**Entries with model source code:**
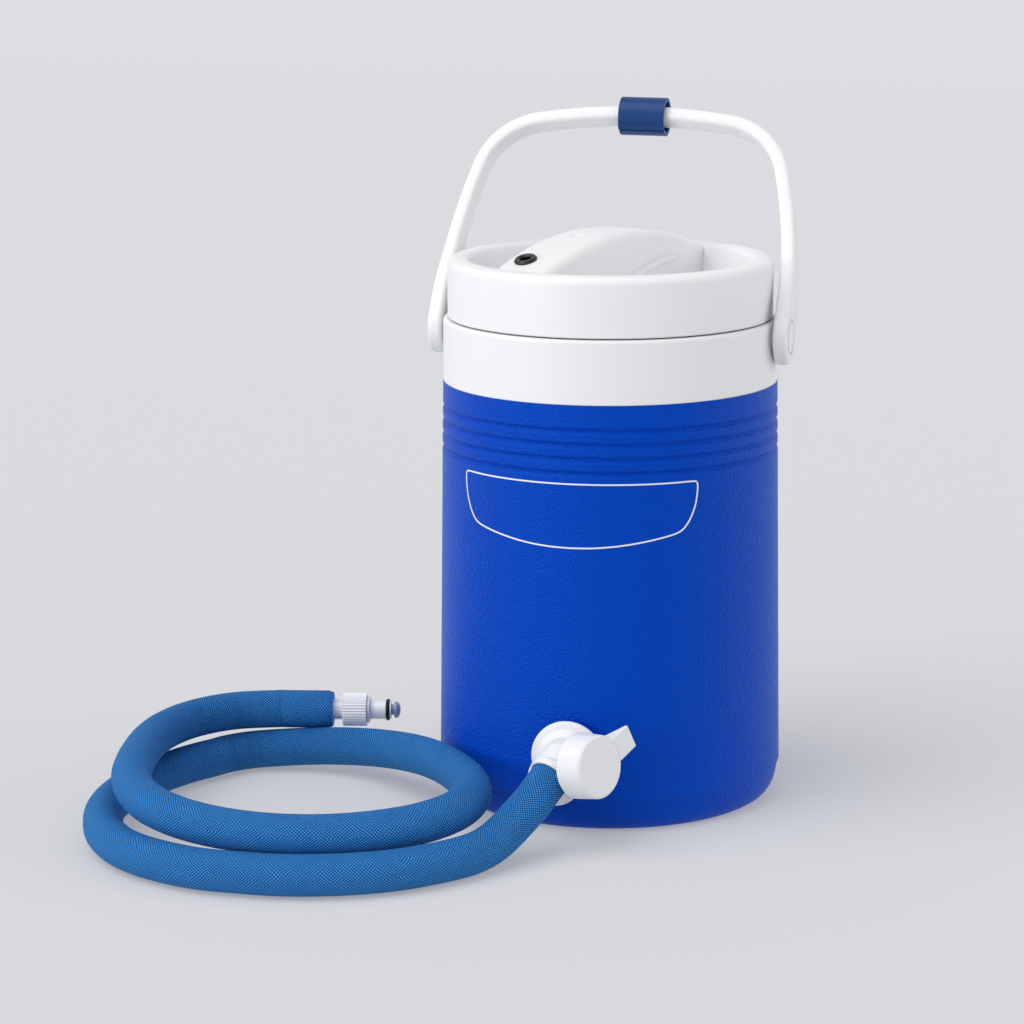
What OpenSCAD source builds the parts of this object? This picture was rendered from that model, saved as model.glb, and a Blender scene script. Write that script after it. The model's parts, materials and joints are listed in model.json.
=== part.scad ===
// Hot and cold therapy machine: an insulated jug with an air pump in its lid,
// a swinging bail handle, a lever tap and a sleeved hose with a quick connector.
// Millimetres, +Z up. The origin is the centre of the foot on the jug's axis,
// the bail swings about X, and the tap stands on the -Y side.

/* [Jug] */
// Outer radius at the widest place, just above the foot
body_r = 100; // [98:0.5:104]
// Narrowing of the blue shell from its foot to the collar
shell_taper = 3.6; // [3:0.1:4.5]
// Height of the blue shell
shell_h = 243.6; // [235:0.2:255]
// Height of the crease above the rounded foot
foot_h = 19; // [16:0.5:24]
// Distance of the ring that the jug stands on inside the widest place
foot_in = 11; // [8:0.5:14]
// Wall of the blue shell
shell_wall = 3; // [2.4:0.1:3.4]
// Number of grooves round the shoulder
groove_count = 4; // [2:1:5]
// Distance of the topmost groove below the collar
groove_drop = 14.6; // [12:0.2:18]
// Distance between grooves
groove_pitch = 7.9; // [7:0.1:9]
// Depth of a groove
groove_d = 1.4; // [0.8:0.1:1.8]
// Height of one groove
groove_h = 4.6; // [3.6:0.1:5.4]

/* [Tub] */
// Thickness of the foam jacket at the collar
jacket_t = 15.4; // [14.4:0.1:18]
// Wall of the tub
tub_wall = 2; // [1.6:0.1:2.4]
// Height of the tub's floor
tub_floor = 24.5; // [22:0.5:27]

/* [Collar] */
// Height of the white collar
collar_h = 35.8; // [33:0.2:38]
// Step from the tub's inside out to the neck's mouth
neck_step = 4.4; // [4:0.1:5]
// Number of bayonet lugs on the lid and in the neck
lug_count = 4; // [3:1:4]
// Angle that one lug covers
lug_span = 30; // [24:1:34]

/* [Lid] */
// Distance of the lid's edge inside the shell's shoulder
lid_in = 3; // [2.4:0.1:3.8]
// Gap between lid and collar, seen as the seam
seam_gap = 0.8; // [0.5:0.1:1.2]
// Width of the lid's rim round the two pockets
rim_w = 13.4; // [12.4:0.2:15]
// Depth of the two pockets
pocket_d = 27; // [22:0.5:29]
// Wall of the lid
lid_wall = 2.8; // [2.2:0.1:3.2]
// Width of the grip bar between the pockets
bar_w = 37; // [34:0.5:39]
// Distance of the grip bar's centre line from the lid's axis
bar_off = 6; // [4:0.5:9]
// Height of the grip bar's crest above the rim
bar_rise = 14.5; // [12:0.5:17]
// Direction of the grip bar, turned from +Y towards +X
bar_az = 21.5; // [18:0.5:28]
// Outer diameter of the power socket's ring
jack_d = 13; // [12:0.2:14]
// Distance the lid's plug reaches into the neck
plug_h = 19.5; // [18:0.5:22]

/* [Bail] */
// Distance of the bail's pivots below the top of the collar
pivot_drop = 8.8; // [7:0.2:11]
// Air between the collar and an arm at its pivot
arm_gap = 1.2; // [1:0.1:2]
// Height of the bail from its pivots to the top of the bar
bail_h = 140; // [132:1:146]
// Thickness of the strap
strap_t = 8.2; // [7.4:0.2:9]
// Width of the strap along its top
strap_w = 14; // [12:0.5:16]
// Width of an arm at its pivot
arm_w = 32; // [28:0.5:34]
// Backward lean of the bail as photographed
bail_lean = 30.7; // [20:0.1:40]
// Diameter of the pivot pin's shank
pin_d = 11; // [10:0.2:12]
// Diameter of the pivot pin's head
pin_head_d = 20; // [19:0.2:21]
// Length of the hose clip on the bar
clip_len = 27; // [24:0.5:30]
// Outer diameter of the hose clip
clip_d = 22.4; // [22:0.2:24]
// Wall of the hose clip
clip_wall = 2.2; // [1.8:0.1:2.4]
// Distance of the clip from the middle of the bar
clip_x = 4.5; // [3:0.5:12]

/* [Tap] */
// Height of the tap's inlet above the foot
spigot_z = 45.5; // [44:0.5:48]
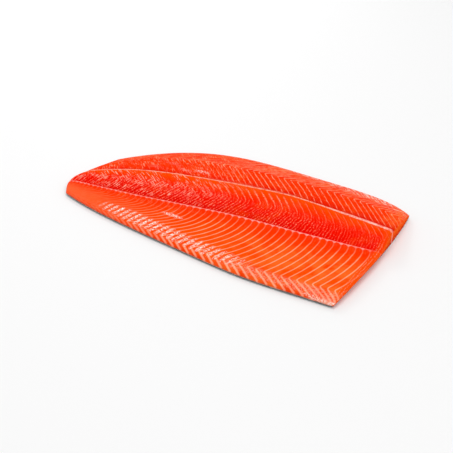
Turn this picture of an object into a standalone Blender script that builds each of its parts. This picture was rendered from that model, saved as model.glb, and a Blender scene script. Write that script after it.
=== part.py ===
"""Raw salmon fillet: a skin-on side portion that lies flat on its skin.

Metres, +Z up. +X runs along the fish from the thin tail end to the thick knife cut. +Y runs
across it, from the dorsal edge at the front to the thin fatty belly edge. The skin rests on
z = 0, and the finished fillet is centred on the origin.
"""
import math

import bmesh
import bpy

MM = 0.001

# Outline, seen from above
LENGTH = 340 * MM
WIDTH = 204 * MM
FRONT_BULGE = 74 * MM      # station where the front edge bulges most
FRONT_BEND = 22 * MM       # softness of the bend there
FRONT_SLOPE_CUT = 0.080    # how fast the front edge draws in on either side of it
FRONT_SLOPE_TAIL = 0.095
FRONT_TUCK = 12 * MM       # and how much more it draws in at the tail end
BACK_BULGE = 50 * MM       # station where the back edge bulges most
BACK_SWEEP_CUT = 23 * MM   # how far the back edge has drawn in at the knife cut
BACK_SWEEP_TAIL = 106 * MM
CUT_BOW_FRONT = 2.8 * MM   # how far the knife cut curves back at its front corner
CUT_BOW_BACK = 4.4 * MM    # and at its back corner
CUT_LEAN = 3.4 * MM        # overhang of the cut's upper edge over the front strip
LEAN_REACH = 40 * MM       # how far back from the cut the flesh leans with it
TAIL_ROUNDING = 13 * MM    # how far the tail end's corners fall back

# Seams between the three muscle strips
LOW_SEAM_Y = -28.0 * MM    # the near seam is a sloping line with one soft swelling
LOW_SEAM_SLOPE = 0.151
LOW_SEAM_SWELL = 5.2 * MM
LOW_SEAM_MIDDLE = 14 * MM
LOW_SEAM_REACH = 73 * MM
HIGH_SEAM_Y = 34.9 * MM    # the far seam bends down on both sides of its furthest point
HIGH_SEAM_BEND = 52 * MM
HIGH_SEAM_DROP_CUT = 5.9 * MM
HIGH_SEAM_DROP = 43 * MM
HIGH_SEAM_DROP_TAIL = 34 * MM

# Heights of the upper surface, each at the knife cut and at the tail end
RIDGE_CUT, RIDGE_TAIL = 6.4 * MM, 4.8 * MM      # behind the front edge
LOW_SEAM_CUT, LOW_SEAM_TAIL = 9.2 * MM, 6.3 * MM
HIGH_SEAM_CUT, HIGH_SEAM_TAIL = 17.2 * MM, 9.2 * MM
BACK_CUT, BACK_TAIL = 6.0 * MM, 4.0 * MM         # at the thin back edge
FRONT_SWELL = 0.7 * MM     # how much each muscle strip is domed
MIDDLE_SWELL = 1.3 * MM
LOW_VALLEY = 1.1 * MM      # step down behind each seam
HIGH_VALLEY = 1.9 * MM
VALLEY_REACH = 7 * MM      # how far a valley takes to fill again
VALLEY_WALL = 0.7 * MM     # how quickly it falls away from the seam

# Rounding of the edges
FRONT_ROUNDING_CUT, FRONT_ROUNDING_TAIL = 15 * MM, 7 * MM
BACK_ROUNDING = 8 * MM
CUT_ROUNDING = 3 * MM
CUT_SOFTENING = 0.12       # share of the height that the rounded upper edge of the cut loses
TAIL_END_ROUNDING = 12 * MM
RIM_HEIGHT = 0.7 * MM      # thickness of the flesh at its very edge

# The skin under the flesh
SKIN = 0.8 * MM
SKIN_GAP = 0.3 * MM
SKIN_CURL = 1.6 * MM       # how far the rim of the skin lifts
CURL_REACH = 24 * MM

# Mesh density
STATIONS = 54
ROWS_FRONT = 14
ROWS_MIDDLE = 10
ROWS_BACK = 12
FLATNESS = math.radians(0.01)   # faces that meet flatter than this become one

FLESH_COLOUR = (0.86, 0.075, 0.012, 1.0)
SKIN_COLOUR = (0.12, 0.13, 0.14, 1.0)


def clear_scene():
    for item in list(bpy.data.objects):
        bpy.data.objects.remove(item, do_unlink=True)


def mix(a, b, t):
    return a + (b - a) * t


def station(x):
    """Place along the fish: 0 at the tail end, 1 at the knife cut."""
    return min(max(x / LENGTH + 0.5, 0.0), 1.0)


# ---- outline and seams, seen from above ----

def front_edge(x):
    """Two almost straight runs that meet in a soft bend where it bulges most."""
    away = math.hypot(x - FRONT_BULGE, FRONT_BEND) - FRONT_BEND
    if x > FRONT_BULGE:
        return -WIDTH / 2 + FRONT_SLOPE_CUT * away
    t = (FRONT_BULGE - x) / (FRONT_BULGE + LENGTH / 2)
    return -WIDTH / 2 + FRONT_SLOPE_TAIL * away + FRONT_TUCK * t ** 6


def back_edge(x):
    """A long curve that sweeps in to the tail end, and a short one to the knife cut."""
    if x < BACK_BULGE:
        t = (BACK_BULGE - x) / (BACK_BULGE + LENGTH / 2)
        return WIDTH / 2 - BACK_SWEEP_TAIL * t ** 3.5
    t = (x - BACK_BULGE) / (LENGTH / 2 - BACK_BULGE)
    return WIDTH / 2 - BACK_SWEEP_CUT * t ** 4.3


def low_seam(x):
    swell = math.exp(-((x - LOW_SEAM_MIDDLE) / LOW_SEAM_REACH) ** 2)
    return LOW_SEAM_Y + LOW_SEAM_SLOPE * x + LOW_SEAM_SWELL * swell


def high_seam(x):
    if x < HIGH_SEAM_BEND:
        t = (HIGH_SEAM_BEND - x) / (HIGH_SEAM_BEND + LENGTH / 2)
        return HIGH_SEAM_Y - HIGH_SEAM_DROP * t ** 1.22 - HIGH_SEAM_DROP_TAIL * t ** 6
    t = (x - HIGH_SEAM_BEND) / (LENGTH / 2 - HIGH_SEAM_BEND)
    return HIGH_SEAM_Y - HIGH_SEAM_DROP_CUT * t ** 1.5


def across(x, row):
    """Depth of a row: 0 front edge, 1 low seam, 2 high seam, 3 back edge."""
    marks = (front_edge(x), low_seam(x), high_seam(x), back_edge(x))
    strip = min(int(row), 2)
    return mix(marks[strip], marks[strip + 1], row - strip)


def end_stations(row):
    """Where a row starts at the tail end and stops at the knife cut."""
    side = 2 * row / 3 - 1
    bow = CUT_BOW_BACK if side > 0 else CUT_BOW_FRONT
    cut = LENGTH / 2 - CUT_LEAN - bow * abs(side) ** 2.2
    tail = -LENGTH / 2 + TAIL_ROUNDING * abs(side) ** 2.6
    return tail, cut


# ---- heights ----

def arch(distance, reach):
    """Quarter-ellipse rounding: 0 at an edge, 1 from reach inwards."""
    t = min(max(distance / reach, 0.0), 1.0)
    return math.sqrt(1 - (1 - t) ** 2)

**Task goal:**
Within the material above, extract exactly the lines that start at the line containing "Turn this picture" and stop after the line containing "on its skin.", and only those.

**Exercise result:**
Turn this picture of an object into a standalone Blender script that builds each of its parts. This picture was rendered from that model, saved as model.glb, and a Blender scene script. Write that script after it.
=== part.py ===
"""Raw salmon fillet: a skin-on side portion that lies flat on its skin.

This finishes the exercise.